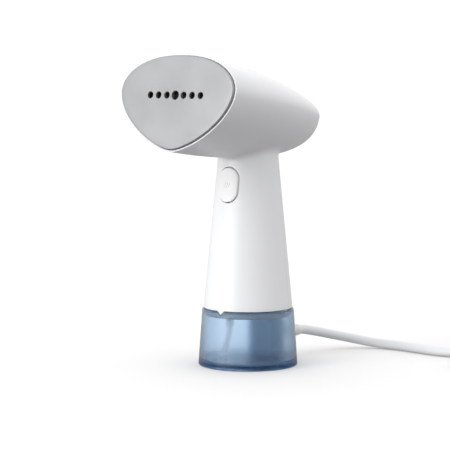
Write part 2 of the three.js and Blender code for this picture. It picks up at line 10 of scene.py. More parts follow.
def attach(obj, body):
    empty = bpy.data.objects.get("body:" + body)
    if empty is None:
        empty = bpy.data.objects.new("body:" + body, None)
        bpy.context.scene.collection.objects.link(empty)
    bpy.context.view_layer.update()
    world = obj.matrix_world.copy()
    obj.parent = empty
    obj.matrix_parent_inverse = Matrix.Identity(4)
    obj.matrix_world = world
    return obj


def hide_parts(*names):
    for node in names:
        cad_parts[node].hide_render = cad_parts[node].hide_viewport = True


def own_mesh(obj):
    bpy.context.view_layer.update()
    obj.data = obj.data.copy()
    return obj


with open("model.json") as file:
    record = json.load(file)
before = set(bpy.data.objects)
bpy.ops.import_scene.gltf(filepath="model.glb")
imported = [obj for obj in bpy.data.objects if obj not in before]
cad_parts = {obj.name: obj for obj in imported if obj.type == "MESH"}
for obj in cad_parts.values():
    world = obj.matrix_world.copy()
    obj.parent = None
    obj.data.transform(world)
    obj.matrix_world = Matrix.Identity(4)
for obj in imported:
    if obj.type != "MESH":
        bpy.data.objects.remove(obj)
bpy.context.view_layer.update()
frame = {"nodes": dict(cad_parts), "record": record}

nodes = frame["nodes"]
mm = 0.001
print("frame loaded,", len(nodes), "CAD nodes")


def clearSelection():
    bpy.ops.object.select_all(action="DESELECT")


def makeActive(piece):
    clearSelection()
    piece.select_set(True)
    bpy.context.view_layer.objects.active = piece


def startEdit(piece):
    makeActive(piece)
    bpy.ops.object.mode_set(mode="EDIT")


def endEdit():
    bpy.ops.object.mode_set(mode="OBJECT")


def pick(piece, kind, test):  # in edit mode: selects the verts, edges or faces that pass the test
    bpy.ops.mesh.select_mode(type=kind)
    bpy.ops.mesh.select_all(action="DESELECT")
    grid = bmesh.from_edit_mesh(piece.data)
    for part in {"VERT": grid.verts, "EDGE": grid.edges, "FACE": grid.faces}[kind]:
        part.select_set(bool(test(part)))
    bmesh.update_edit_mesh(piece.data)


def applyPlace(piece):
    makeActive(piece)
    bpy.ops.object.transform_apply(location=True, rotation=True, scale=True)
    return piece


def mergeDoubles(piece):
    startEdit(piece)
    bpy.ops.mesh.select_all(action="SELECT")
    bpy.ops.mesh.remove_doubles(threshold=0.002 * mm)
    bpy.ops.mesh.normals_make_consistent(inside=False)
    endEdit()
    return piece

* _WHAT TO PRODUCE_
Return the listing above in its exact form.

* _RESPONSE TO THIS EXERCISE_
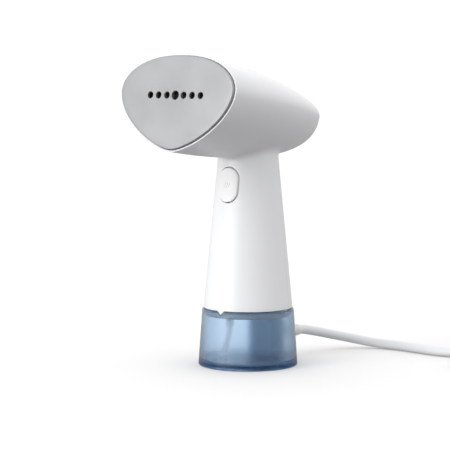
Write part 2 of the three.js and Blender code for this picture. It picks up at line 10 of scene.py. More parts follow.
def attach(obj, body):
    empty = bpy.data.objects.get("body:" + body)
    if empty is None:
        empty = bpy.data.objects.new("body:" + body, None)
        bpy.context.scene.collection.objects.link(empty)
    bpy.context.view_layer.update()
    world = obj.matrix_world.copy()
    obj.parent = empty
    obj.matrix_parent_inverse = Matrix.Identity(4)
    obj.matrix_world = world
    return obj


def hide_parts(*names):
    for node in names:
        cad_parts[node].hide_render = cad_parts[node].hide_viewport = True


def own_mesh(obj):
    bpy.context.view_layer.update()
    obj.data = obj.data.copy()
    return obj


with open("model.json") as file:
    record = json.load(file)
before = set(bpy.data.objects)
bpy.ops.import_scene.gltf(filepath="model.glb")
imported = [obj for obj in bpy.data.objects if obj not in before]
cad_parts = {obj.name: obj for obj in imported if obj.type == "MESH"}
for obj in cad_parts.values():
    world = obj.matrix_world.copy()
    obj.parent = None
    obj.data.transform(world)
    obj.matrix_world = Matrix.Identity(4)
for obj in imported:
    if obj.type != "MESH":
        bpy.data.objects.remove(obj)
bpy.context.view_layer.update()
frame = {"nodes": dict(cad_parts), "record": record}

nodes = frame["nodes"]
mm = 0.001
print("frame loaded,", len(nodes), "CAD nodes")


def clearSelection():
    bpy.ops.object.select_all(action="DESELECT")


def makeActive(piece):
    clearSelection()
    piece.select_set(True)
    bpy.context.view_layer.objects.active = piece


def startEdit(piece):
    makeActive(piece)
    bpy.ops.object.mode_set(mode="EDIT")


def endEdit():
    bpy.ops.object.mode_set(mode="OBJECT")


def pick(piece, kind, test):  # in edit mode: selects the verts, edges or faces that pass the test
    bpy.ops.mesh.select_mode(type=kind)
    bpy.ops.mesh.select_all(action="DESELECT")
    grid = bmesh.from_edit_mesh(piece.data)
    for part in {"VERT": grid.verts, "EDGE": grid.edges, "FACE": grid.faces}[kind]:
        part.select_set(bool(test(part)))
    bmesh.update_edit_mesh(piece.data)


def applyPlace(piece):
    makeActive(piece)
    bpy.ops.object.transform_apply(location=True, rotation=True, scale=True)
    return piece


def mergeDoubles(piece):
    startEdit(piece)
    bpy.ops.mesh.select_all(action="SELECT")
    bpy.ops.mesh.remove_doubles(threshold=0.002 * mm)
    bpy.ops.mesh.normals_make_consistent(inside=False)
    endEdit()
    return piece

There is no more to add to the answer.